Stated exercise: Set down exactly the lines in the records below that run from the line with "box = screw.bounding_box()" to the line with "obj.matrix_world = Matrix.Identity(4)", inclusive, and nothing more.

Entries supplied:
▼▼▼
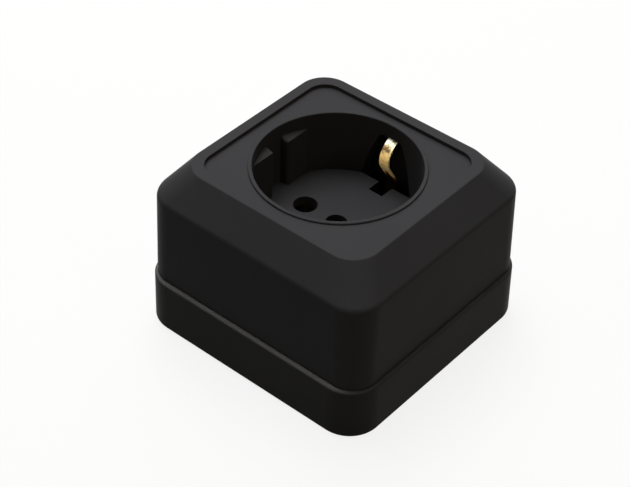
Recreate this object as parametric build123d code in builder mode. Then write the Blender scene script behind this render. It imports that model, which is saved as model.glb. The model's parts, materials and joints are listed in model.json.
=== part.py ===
"""Surface-mounted earthed wall socket for a two-pin plug, in millimetres.

The back plane lies on Z = 0 with its centre at the origin, and +Z points out of the wall.
The plug's pin holes lie along X, and the earth clips stand at the two Y ends of the plug well.
"""

import math
import os

from build123d import *

os.makedirs("parts", exist_ok=True)

# Outer form, read from the wall outwards
socket_height = 45.0
base_x, base_y = 66.4, 64.6
base_corner = 8.3
base_height = 14.0
base_draft = 1.0
base_lip_round = 0.6
base_foot_round = 0.9
foot_inset_x, foot_inset_y = 1.05, 1.3
foot_corner = 6.5
crease_inset = 0.25
crease_corner = 7.2
crease_round = 2.0
shoulder_run = 5.8
shoulder_drop = 7.7
rim_corner = 6.9
rim_width = 2.6
panel_depth = 1.0
panel_corner = 5.0
rim_round = 0.35
shadow_gap = 0.4
shadow_depth = 0.7

# Walls
base_wall = 2.2
base_floor = 2.6
cover_wall = 2.0
roof = 2.0
spigot_wall = 1.3
spigot_reach = 3.0
spigot_clearance = 0.2

# Plug well
well_radius = 19.65
well_depth = 17.5
well_wall = 1.6
ring_width = 0.95
ring_height = 0.5
ring_round = 0.22
floor_thickness = 2.6
pin_spacing = 19.0
pin_hole_radius = 2.95
lug_face = 17.2
lug_gap_half = 2.45
lug_drop = 4.45
lug_slope = 0.65
lug_slope_run = 2.4
lug_round = 0.8

# Slots for the earth clips
slot_top_half = 3.2
slot_middle_half = 6.3
slot_middle_drop = 12.6
slot_foot_half = 7.4
slot_drop = 4.4
slot_back = 23.2
slot_back_wall = 1.4
floor_slot_half = 2.0
floor_slot_start = 14.4
floor_opening_half = 7.0
floor_opening_start = 18.3

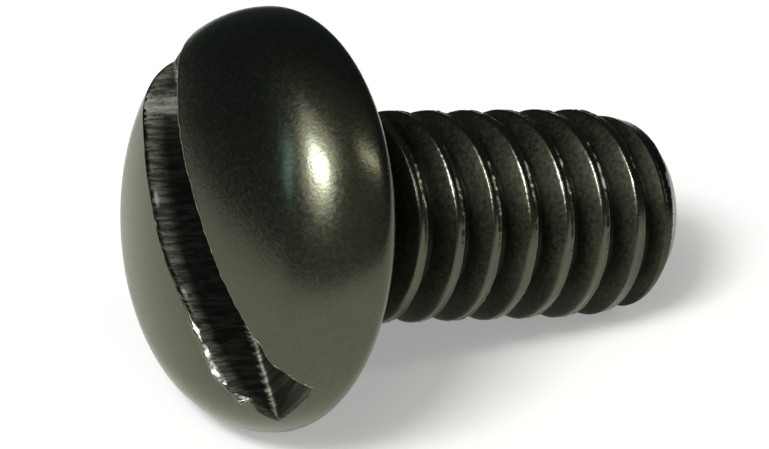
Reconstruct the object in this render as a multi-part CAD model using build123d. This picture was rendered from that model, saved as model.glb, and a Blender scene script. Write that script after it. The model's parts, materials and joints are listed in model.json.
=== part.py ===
"""Slotted pan head machine screw, 1/4-20 UNC by 1/2 inch, rolled thread, steel.

The screw is drawn upright in its own frame: the bearing face under the head
lies on Z = 0, the head stands above it and the threaded shank hangs below.
It is then laid down as it comes to rest on a flat surface, on the rim of its
head and on the last crest before its point, with the point towards +X. The
origin stays at the centre of the bearing face.
"""

import os
from math import atan2, ceil, cos, degrees, radians, sin, tan

from build123d import *

# Head, in millimetres
head_diameter = 12.2
head_height = 3.66
head_corner_radius = 2.45  # round between the crown and the widest ring
rim_radius = 0.58  # round between the widest ring and the bearing face

# Driver slot, in millimetres and degrees
slot_width = 2.1
slot_depth = 2.2
slot_offset = 0.09  # the saw cut runs a little beside the centre
slot_angle = 55.0  # from the uppermost line of the lying screw

# Shank and thread, in millimetres and degrees
shank_length = 12.1
crest_diameter = 6.18
pitch = 1.27
flank_angle = 30.0  # each flank, from square to the axis
crest_width = 0.28
root_width = 0.16
first_crest = 1.17  # from the bearing face, along the uppermost line
runout_length = 1.5  # from the bearing face to the full depth of the thread
neck_fillet = 0.3

# Point, in millimetres and degrees
lead_length = 2.0  # over this much of the point the crests aren't rolled full
lead_drop = 0.38  # how much lower they end than a full crest
chamfer_length = 0.45
chamfer_angle = 54.0  # from the axis

# How far the cutting bodies reach past the metal that they remove
cut_clearance = 0.05

# How far the trimming body's seam line trails the crest at the point, in degrees;
# it then runs over crests there and doesn't split the groove's mouth
seam_lag = 72.0

# The search for the tilt at rest: places tried along the shank, and degrees
rest_samples = 3000
steepest_tilt = 80.0
tilt_step = 1e-6

crest_radius = crest_diameter / 2
half_crest_gap = (pitch - crest_width) / 2
minor_radius = crest_radius - (half_crest_gap - root_width / 2) / tan(radians(flank_angle))

# The crown meets the corner round tangentially, so its radius follows
corner_centre = head_diameter / 2 - head_corner_radius
crown_rise = head_height - rim_radius
crown_radius = (corner_centre**2 + crown_rise**2 - head_corner_radius**2) / (
    2 * (crown_rise - head_corner_radius)
)
crown_centre = head_height - crown_radius
crown_start = degrees(atan2(rim_radius - crown_centre, corner_centre))

lead_start = shank_length - lead_length
chamfer_start = shank_length - chamfer_length
chamfer_radius = crest_radius - lead_drop
end_radius = chamfer_radius - chamfer_length * tan(radians(chamfer_angle))


def head_with_neck():
    """The upset head, the fillet under it and the neck where the thread runs out.

    The neck tapers into the core of the shank, so the groove rises out of its surface.
    """
    bearing_inner = crest_radius + neck_fillet
    taper = (runout_length - neck_fillet) / (crest_radius - minor_radius)
    neck_end = -runout_length - cut_clearance * taper
    outline = Curve() + [
        CenterArc((0, crown_centre), crown_radius, crown_start, 90 - crown_start),
        CenterArc((corner_centre, rim_radius), head_corner_radius, 0, crown_start),
        CenterArc((head_diameter / 2 - rim_radius, rim_radius), rim_radius, -90, 90),
        Line((head_diameter / 2 - rim_radius, 0), (bearing_inner, 0)),
        CenterArc((bearing_inner, -neck_fillet), neck_fillet, 90, 90),
        Polyline(
            (crest_radius, -neck_fillet),
            (minor_radius - cut_clearance, neck_end),
            (0, neck_end),
            (0, head_height),
        ),
    ]
    return revolve(Plane.XZ * make_face(outline), Axis.Z)


def groove_section():
    """One thread groove: a narrow flat root between two flanks, open past the crests."""
    mouth = crest_radius + cut_clearance
    mouth_half = half_crest_gap + cut_clearance * tan(radians(flank_angle))
    return make_face(
        Polyline(
            (minor_radius, root_width / 2),
            (minor_radius, -root_width / 2),
            (mouth, -mouth_half),
            (mouth, mouth_half),
            close=True,
        )
    )


def shank_envelope(top):
    """What the thread is trimmed to: loose round the crests, tapered at the point.

    It is turned so that its seam line keeps its place beside the thread's end.
    """
    loose = crest_radius + cut_clearance
    outline = Polyline(
        (0, -shank_length),
        (0, top),
        (loose, top),
        (loose, cut_clearance - lead_start),
        (crest_radius, -lead_start),
        (chamfer_radius, -chamfer_start),
        (end_radius, -shank_length),
        close=True,
    )
    crest_at_point = -360 * (shank_length - first_crest) / pitch
    turned = Rot(0, 0, crest_at_point - seam_lag)
    return turned * revolve(Plane.XZ * make_face(outline), Axis.Z)


def threaded_shank():
    """A rod with the helical groove rolled all along it, trimmed to the shank."""
    root_in_head = (head_height - slot_depth) / 2
    groove_at_bearing = pitch / 2 - first_crest
    turns_below = ceil((shank_length + groove_at_bearing) / pitch) + 1
    turns_above = ceil((root_in_head - groove_at_bearing) / pitch) + 1
    low = groove_at_bearing - turns_below * pitch
    height = (turns_below + turns_above) * pitch

    helix = Helix(pitch=pitch, height=height, radius=minor_radius)
    groove = Pos(0, 0, low) * sweep(Plane.XZ * groove_section(), path=helix, is_frenet=True)
    rod = Pos(0, 0, low - pitch) * Cylinder(
        crest_radius,
        height + 2 * pitch,
        align=(Align.CENTER, Align.CENTER, Align.MIN),
    )
    return (rod - groove) & shank_envelope(root_in_head)


def driver_slot():
    """The saw cut across the head, open at both ends."""
    blade = Box(
        head_diameter + 2 * cut_clearance,
        slot_width,
        slot_depth + cut_clearance,
        align=(Align.CENTER, Align.CENTER, Align.MIN),
    )
    return Rot(0, 0, slot_angle) * Pos(0, slot_offset, head_height - slot_depth) * blade


def upright_screw():
    """The whole screw, on its own axis."""
    return head_with_neck() + threaded_shank() - driver_slot()


def lowest_line_radius(along):
    """The radius of the thread's lowest line, at a distance from the bearing face."""
    off_crest = abs((along - first_crest) % pitch - pitch / 2)
    on_flank = crest_radius - max(0, off_crest - crest_width / 2) / tan(radians(flank_angle))
    lead_slope = lead_drop / (chamfer_start - lead_start)
    on_lead = crest_radius - (along - lead_start) * lead_slope
    on_chamfer = chamfer_radius - (along - chamfer_start) * tan(radians(chamfer_angle))
    return min(crest_radius, on_flank, on_lead, on_chamfer)


def thread_reach(tilt):
    """How far below the centre of the bearing face the thread reaches, lying at a tilt."""
    places = [shank_length * step / rest_samples for step in range(rest_samples + 1)]
    return max(along * sin(tilt) + lowest_line_radius(along) * cos(tilt) for along in places)


def rim_reach(tilt):
    """How far below the centre of the bearing face the rim reaches, lying at a tilt."""
    inner = head_diameter / 2 - rim_radius
    return inner * cos(tilt) + rim_radius * (1 - sin(tilt))


def rest_tilt():
    """The tilt, in degrees, at which the rim and the lowest crest both touch down."""
    low, high = 0.0, radians(steepest_tilt)
    while high - low > radians(tilt_step):
        middle = (low + high) / 2
        if rim_reach(middle) > thread_reach(middle):
            low = middle
        else:
            high = middle
    return degrees(low)


tilt = rest_tilt()
lay_down = Rot(0, tilt - 90, 0)
screw = lay_down * upright_screw()
screw.label = "screw"
screw.color = Color(0.09, 0.09, 0.08)

os.makedirs("parts", exist_ok=True)
export_step(screw, "parts/screw.step")

box = screw.bounding_box()
on_bearing_face = lay_down * Pos((crest_radius + neck_fillet + head_diameter / 2) / 2, 0, 0)
slot_floor = lay_down * Pos(0, 0, head_height - slot_depth)
print(f"minor diameter {2 * minor_radius:.3f} mm, crown radius {crown_radius:.2f} mm")
print(f"rest tilt {tilt:.3f} degrees, volume {screw.volume:.2f} mm3")
print(f"lowest point {box.min.Z:.4f} mm, size {box.size}")
print(f"point on the bearing face {on_bearing_face.position}")
print(f"centre of the slot floor {slot_floor.position}")
print(f"shank direction {-(lay_down * Plane.XY).z_dir}")
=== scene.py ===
"""Looks of the slotted pan head machine screw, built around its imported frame.

The screw is one piece. Its skin is worked out in millimetres in the screw's own
upright frame, with the bearing face on Z = 0, the head above it and the shank
below, and is then laid down as the frame has it. Angles round the axis run from
the line that is uppermost when the screw lies at rest.
"""

import json
import logging
import math
from dataclasses import dataclass, field
from enum import Enum

import bmesh
import bpy
import mathutils
import numpy as np
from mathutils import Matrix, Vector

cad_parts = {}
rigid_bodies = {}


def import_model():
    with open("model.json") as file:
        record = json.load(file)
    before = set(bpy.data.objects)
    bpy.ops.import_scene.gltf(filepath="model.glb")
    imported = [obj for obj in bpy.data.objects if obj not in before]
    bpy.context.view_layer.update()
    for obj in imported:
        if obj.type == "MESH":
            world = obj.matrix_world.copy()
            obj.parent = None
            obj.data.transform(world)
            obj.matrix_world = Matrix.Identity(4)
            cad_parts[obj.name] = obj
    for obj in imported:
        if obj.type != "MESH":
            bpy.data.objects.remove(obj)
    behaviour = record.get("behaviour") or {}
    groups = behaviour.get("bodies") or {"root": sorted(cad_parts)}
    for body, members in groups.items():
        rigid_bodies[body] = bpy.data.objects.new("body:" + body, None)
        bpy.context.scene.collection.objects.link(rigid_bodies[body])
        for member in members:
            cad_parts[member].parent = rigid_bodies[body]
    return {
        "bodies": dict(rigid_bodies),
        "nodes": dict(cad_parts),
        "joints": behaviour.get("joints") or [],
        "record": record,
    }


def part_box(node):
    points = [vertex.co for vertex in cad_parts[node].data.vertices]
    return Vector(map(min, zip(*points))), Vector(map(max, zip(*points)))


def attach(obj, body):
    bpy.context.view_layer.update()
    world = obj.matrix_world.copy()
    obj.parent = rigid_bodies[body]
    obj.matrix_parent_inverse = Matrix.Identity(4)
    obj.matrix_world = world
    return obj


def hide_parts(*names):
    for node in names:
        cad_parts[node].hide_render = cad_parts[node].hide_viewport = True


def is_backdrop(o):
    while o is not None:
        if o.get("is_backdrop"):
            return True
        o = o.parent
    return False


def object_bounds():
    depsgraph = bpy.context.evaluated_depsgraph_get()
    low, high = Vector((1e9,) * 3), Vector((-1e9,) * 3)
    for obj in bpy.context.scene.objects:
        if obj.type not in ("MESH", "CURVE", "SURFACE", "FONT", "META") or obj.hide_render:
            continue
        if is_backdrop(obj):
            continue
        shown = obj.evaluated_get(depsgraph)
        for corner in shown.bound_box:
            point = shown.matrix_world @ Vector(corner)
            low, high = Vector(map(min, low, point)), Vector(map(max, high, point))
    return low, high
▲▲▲
Result:
box = screw.bounding_box()
on_bearing_face = lay_down * Pos((crest_radius + neck_fillet + head_diameter / 2) / 2, 0, 0)
slot_floor = lay_down * Pos(0, 0, head_height - slot_depth)
print(f"minor diameter {2 * minor_radius:.3f} mm, crown radius {crown_radius:.2f} mm")
print(f"rest tilt {tilt:.3f} degrees, volume {screw.volume:.2f} mm3")
print(f"lowest point {box.min.Z:.4f} mm, size {box.size}")
print(f"point on the bearing face {on_bearing_face.position}")
print(f"centre of the slot floor {slot_floor.position}")
print(f"shank direction {-(lay_down * Plane.XY).z_dir}")
=== scene.py ===
"""Looks of the slotted pan head machine screw, built around its imported frame.

The screw is one piece. Its skin is worked out in millimetres in the screw's own
upright frame, with the bearing face on Z = 0, the head above it and the shank
below, and is then laid down as the frame has it. Angles round the axis run from
the line that is uppermost when the screw lies at rest.
"""

import json
import logging
import math
from dataclasses import dataclass, field
from enum import Enum

import bmesh
import bpy
import mathutils
import numpy as np
from mathutils import Matrix, Vector

cad_parts = {}
rigid_bodies = {}


def import_model():
    with open("model.json") as file:
        record = json.load(file)
    before = set(bpy.data.objects)
    bpy.ops.import_scene.gltf(filepath="model.glb")
    imported = [obj for obj in bpy.data.objects if obj not in before]
    bpy.context.view_layer.update()
    for obj in imported:
        if obj.type == "MESH":
            world = obj.matrix_world.copy()
            obj.parent = None
            obj.data.transform(world)
            obj.matrix_world = Matrix.Identity(4)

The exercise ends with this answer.